**Problem requirements:**
Repeat exactly the lines of the entries below from the one with "swing_step = 0.5" through the one with "imported = [obj", both ends included, and nothing else.

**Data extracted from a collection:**
□ □ □ □ □ □ □

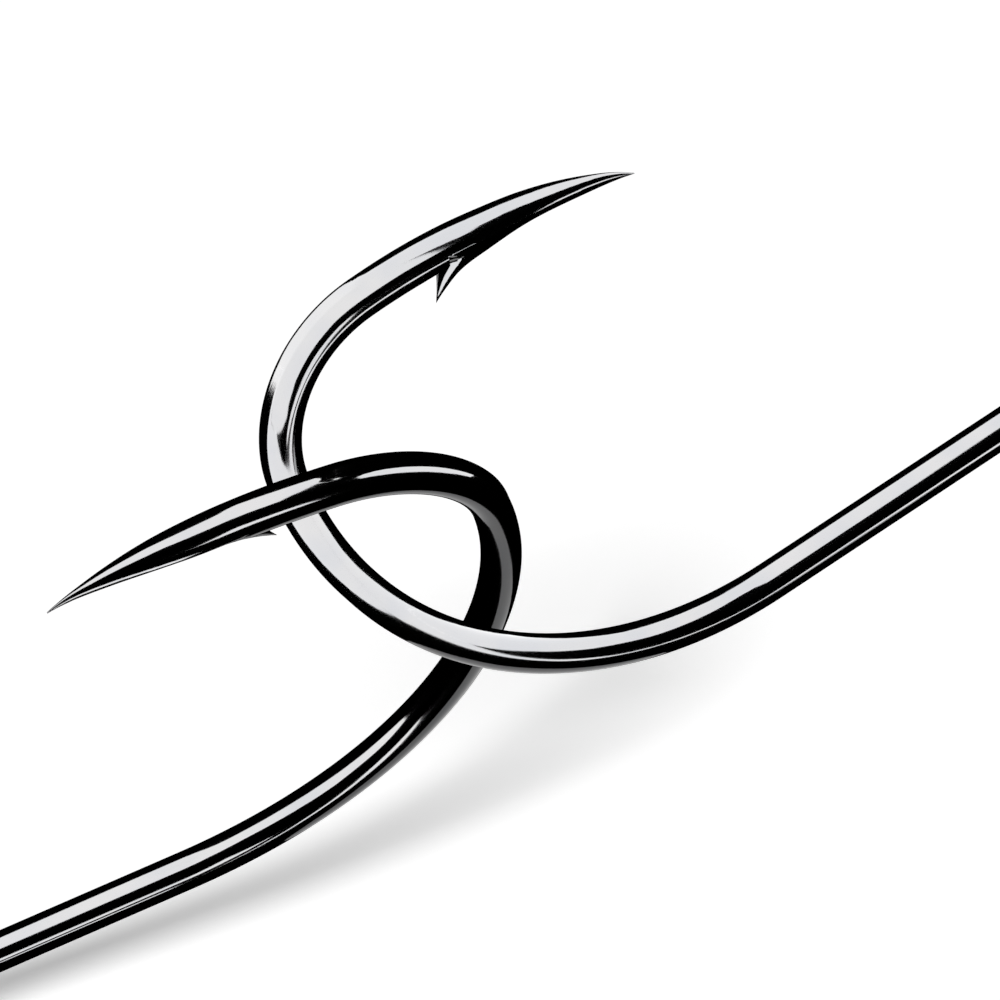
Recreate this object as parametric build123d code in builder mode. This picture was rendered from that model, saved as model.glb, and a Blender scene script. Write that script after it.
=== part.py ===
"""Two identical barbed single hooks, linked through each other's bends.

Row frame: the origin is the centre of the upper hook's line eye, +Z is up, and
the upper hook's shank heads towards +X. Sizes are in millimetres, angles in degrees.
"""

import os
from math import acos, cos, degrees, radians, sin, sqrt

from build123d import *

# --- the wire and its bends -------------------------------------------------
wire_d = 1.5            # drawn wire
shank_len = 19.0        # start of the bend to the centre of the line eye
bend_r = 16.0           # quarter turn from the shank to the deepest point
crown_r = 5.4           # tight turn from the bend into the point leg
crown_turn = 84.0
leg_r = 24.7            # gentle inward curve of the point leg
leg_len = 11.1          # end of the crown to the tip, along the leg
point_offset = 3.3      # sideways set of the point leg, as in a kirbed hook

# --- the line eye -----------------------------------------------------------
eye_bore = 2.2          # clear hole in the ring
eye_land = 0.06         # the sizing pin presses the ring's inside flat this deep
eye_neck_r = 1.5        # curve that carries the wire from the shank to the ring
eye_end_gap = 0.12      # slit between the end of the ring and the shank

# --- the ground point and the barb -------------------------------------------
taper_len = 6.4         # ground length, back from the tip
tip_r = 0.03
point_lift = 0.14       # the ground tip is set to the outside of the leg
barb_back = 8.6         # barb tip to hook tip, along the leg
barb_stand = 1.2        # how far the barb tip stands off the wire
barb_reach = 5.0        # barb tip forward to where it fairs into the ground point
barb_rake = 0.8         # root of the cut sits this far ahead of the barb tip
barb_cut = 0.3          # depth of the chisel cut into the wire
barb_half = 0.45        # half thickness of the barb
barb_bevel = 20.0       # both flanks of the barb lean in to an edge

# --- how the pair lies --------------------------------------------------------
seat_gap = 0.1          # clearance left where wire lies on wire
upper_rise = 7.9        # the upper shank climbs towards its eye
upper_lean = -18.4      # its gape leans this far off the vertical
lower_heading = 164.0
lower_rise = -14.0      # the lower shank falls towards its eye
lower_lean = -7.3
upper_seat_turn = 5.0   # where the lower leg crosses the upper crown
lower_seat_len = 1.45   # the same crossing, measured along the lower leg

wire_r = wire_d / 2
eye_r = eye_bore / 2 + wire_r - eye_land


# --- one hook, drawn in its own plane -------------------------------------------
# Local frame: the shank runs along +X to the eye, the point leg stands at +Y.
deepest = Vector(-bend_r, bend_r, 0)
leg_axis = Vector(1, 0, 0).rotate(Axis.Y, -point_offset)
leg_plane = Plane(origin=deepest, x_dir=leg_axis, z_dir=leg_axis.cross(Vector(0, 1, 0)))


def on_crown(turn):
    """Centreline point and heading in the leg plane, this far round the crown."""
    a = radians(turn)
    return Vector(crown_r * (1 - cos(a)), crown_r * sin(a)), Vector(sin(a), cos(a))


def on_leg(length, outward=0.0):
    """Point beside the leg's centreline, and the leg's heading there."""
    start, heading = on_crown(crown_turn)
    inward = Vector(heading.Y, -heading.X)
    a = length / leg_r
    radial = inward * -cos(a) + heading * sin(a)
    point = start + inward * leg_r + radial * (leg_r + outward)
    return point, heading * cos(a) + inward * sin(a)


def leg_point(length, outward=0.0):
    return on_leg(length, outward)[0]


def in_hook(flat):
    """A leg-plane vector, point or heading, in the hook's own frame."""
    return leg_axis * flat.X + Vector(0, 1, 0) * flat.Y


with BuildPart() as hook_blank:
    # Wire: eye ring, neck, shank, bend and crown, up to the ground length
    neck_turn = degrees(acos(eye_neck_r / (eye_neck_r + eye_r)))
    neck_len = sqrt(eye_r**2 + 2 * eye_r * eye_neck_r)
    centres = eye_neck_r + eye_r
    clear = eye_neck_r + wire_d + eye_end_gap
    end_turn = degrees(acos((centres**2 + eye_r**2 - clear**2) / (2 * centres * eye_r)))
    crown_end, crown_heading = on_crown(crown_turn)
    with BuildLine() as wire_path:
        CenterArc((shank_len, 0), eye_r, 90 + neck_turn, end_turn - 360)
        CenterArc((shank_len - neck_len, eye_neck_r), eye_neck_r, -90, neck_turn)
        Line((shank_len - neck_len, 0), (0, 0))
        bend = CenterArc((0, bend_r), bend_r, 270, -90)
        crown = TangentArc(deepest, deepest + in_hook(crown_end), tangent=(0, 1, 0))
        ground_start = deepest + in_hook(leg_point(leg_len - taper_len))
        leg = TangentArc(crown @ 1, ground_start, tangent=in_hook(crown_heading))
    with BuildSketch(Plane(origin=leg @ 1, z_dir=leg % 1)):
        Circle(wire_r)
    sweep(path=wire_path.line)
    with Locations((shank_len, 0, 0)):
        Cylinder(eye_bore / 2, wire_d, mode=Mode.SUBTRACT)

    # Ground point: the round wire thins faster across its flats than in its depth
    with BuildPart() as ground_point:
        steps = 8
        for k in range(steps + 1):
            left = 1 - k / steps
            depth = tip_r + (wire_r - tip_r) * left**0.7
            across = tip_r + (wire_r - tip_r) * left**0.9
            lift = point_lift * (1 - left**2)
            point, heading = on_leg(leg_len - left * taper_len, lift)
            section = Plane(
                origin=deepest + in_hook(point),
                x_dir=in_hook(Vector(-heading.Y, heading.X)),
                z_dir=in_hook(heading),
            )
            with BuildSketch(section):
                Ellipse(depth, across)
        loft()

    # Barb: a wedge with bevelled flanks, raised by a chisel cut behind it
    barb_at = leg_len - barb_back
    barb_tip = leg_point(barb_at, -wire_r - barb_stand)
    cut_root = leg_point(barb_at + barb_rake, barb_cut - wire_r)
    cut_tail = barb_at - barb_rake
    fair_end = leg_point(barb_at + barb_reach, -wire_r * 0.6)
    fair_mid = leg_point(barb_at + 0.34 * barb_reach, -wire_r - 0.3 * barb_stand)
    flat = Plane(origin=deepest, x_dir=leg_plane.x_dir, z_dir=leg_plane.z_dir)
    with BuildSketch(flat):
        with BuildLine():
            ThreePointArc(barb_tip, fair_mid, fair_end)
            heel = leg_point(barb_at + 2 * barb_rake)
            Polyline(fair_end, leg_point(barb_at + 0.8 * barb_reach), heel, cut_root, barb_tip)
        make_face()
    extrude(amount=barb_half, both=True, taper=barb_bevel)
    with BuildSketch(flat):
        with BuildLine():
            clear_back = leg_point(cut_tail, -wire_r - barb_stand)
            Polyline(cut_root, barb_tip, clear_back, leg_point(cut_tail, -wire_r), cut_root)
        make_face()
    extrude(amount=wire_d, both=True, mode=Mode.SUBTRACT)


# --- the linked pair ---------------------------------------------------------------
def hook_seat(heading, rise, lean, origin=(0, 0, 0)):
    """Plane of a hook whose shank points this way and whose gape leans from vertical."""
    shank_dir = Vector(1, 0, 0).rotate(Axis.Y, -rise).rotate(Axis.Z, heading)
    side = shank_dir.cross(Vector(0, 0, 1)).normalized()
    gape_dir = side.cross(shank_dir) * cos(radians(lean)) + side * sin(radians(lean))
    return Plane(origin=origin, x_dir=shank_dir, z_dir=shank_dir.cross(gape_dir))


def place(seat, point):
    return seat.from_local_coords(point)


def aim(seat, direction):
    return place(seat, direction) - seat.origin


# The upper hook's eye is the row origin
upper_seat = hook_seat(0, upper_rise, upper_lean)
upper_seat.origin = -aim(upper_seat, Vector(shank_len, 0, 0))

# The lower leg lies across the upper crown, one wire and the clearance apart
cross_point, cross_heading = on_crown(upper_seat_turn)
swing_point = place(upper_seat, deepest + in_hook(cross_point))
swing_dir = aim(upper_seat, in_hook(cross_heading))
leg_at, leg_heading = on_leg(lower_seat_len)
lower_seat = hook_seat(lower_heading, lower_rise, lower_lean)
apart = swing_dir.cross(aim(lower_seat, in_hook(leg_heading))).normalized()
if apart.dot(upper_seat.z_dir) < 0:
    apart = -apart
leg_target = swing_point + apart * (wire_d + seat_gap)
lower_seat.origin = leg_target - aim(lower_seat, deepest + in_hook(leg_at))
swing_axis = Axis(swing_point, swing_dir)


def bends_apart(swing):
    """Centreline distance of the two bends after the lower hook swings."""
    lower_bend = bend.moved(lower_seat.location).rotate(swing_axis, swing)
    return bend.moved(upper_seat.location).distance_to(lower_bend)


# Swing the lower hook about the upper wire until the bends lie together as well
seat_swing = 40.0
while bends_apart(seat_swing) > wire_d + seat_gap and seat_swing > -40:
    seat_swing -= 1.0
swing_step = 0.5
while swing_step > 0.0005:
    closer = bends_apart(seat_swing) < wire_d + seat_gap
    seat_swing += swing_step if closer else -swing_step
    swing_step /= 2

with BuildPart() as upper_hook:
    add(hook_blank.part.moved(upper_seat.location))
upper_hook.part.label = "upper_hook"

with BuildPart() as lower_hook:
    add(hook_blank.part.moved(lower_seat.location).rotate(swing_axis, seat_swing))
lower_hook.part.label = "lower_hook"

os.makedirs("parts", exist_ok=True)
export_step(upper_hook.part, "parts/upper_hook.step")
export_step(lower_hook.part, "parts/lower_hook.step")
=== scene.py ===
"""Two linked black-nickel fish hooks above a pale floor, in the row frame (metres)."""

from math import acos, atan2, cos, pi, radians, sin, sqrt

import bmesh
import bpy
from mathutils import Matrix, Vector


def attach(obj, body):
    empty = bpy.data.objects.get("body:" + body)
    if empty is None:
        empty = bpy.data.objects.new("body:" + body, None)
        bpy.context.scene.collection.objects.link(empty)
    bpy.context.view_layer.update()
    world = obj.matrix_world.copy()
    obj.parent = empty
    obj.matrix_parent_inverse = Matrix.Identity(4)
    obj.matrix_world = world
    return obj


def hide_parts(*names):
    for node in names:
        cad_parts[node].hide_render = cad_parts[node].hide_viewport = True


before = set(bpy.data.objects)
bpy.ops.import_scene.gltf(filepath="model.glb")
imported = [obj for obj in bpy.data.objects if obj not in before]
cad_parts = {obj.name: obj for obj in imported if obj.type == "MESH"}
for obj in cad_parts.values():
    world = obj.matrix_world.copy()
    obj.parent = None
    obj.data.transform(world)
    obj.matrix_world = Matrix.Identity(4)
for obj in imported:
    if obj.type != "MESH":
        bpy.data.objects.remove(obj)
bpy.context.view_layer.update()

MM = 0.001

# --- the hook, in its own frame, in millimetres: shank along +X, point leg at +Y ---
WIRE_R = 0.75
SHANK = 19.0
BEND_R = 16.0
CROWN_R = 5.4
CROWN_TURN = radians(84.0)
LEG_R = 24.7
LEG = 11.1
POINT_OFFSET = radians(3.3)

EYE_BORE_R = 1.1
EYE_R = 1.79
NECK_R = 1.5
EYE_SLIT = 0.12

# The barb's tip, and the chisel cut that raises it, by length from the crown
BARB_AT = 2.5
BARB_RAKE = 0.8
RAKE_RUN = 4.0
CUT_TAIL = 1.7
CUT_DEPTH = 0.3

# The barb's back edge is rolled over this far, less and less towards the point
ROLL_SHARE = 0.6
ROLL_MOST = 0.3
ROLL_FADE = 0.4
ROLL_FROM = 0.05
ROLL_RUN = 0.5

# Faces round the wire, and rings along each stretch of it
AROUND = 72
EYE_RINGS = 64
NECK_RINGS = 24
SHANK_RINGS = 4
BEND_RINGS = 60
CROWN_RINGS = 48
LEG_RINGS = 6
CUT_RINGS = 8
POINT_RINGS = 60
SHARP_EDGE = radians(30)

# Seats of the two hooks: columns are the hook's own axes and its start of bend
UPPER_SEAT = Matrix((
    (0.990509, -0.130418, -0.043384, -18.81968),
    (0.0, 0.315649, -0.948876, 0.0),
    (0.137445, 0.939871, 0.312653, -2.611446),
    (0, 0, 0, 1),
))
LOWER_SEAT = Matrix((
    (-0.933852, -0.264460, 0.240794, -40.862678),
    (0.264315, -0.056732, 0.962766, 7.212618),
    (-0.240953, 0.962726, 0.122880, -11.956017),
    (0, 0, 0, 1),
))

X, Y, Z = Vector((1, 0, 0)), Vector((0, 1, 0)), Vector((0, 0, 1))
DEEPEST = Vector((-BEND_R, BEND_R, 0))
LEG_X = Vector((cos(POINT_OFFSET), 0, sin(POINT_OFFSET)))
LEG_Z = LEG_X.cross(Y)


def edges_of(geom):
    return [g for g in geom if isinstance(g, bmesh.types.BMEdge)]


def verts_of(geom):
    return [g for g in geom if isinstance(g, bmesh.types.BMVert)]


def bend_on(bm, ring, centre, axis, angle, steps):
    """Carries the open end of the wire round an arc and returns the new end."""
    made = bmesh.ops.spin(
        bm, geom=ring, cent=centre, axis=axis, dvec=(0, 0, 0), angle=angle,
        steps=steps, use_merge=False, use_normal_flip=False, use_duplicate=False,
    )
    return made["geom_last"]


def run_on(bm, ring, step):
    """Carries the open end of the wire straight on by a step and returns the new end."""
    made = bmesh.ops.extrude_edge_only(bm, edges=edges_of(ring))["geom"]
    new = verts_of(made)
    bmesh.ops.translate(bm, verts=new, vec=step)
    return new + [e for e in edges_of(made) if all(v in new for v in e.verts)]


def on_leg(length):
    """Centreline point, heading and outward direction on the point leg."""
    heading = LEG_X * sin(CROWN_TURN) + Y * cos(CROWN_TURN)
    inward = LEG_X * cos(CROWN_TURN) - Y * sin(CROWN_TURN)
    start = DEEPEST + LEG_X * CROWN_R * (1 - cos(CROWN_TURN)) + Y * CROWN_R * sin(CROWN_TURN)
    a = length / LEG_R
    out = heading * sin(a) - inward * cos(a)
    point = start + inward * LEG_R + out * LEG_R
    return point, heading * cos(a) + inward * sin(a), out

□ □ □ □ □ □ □

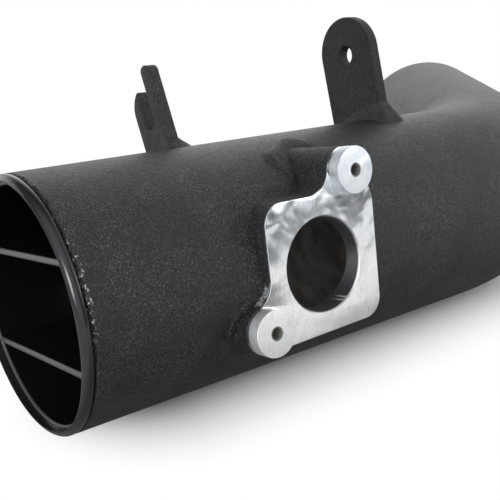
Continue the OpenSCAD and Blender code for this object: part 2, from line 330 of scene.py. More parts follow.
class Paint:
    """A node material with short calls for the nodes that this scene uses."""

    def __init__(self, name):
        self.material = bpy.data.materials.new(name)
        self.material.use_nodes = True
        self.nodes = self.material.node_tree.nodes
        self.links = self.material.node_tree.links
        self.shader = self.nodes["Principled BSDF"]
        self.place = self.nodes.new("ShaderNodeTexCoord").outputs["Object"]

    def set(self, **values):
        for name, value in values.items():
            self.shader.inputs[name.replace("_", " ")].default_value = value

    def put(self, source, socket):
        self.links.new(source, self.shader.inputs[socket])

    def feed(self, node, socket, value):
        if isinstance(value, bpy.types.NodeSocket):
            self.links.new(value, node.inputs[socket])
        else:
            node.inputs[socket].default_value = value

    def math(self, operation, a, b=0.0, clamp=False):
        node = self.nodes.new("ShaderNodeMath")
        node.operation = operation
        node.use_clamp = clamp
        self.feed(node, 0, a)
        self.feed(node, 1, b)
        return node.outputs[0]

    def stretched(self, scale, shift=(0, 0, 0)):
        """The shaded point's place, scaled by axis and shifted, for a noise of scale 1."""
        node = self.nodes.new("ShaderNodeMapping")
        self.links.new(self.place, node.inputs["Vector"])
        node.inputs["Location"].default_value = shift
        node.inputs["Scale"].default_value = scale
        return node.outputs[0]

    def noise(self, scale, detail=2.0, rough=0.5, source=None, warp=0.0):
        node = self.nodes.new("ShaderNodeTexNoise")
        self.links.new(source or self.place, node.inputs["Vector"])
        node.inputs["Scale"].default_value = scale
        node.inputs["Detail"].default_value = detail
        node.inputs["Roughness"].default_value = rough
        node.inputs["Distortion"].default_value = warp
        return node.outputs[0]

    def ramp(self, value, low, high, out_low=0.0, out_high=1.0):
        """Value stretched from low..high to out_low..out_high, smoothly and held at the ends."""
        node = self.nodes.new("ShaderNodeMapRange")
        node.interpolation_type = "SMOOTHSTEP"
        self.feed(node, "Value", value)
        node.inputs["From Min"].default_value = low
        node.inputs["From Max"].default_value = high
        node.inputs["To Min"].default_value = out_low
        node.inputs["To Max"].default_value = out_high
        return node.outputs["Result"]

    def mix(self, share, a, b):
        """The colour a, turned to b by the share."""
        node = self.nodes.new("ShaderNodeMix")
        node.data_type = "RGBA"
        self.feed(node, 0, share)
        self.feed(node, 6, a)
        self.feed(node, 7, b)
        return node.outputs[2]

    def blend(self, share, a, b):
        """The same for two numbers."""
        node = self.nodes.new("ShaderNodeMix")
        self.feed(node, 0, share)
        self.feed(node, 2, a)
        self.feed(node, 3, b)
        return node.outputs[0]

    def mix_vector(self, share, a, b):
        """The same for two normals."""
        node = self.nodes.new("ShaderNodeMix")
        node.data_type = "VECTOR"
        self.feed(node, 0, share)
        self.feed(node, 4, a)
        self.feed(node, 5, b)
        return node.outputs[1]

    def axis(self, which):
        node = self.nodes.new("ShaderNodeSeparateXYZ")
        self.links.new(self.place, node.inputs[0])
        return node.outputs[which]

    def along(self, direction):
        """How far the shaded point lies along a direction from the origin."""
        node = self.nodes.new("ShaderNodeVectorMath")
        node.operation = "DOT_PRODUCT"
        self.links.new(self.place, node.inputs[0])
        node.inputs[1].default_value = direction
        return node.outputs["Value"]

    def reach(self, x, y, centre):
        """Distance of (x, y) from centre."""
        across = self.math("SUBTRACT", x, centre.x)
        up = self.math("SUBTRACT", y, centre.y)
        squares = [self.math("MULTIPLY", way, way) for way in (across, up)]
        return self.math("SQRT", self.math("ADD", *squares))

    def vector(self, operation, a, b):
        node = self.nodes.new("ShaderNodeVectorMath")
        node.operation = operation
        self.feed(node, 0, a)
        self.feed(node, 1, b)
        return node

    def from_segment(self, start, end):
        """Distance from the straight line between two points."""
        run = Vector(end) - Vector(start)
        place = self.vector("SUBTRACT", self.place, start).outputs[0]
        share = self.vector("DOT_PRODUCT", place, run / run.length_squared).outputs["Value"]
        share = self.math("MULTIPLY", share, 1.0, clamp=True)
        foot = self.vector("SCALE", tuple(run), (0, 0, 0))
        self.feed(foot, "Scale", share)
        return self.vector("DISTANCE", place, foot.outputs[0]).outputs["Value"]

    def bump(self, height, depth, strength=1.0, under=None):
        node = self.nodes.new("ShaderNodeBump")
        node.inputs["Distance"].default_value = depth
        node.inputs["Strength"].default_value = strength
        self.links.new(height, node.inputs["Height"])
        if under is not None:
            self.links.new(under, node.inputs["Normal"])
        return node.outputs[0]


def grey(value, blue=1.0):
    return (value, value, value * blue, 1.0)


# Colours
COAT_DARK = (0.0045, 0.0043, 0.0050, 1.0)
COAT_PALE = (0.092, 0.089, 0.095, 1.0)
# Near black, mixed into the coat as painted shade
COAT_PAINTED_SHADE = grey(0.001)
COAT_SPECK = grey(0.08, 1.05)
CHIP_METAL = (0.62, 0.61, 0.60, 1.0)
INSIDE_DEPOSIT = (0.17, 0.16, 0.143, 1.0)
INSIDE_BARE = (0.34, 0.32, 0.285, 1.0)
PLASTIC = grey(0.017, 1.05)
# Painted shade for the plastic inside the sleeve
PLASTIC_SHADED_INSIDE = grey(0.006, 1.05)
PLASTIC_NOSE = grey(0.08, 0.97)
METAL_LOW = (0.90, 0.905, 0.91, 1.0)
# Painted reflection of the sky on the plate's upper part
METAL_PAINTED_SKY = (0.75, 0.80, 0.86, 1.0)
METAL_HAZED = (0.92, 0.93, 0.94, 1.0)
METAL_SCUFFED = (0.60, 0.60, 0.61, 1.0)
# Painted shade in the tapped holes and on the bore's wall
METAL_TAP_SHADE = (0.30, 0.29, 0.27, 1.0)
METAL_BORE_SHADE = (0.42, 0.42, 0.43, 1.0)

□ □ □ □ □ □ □

**Exercise response:**
swing_step = 0.5
while swing_step > 0.0005:
    closer = bends_apart(seat_swing) < wire_d + seat_gap
    seat_swing += swing_step if closer else -swing_step
    swing_step /= 2

with BuildPart() as upper_hook:
    add(hook_blank.part.moved(upper_seat.location))
upper_hook.part.label = "upper_hook"

with BuildPart() as lower_hook:
    add(hook_blank.part.moved(lower_seat.location).rotate(swing_axis, seat_swing))
lower_hook.part.label = "lower_hook"

os.makedirs("parts", exist_ok=True)
export_step(upper_hook.part, "parts/upper_hook.step")
export_step(lower_hook.part, "parts/lower_hook.step")
=== scene.py ===
"""Two linked black-nickel fish hooks above a pale floor, in the row frame (metres)."""

from math import acos, atan2, cos, pi, radians, sin, sqrt

import bmesh
import bpy
from mathutils import Matrix, Vector


def attach(obj, body):
    empty = bpy.data.objects.get("body:" + body)
    if empty is None:
        empty = bpy.data.objects.new("body:" + body, None)
        bpy.context.scene.collection.objects.link(empty)
    bpy.context.view_layer.update()
    world = obj.matrix_world.copy()
    obj.parent = empty
    obj.matrix_parent_inverse = Matrix.Identity(4)
    obj.matrix_world = world
    return obj


def hide_parts(*names):
    for node in names:
        cad_parts[node].hide_render = cad_parts[node].hide_viewport = True


before = set(bpy.data.objects)
bpy.ops.import_scene.gltf(filepath="model.glb")
imported = [obj for obj in bpy.data.objects if obj not in before]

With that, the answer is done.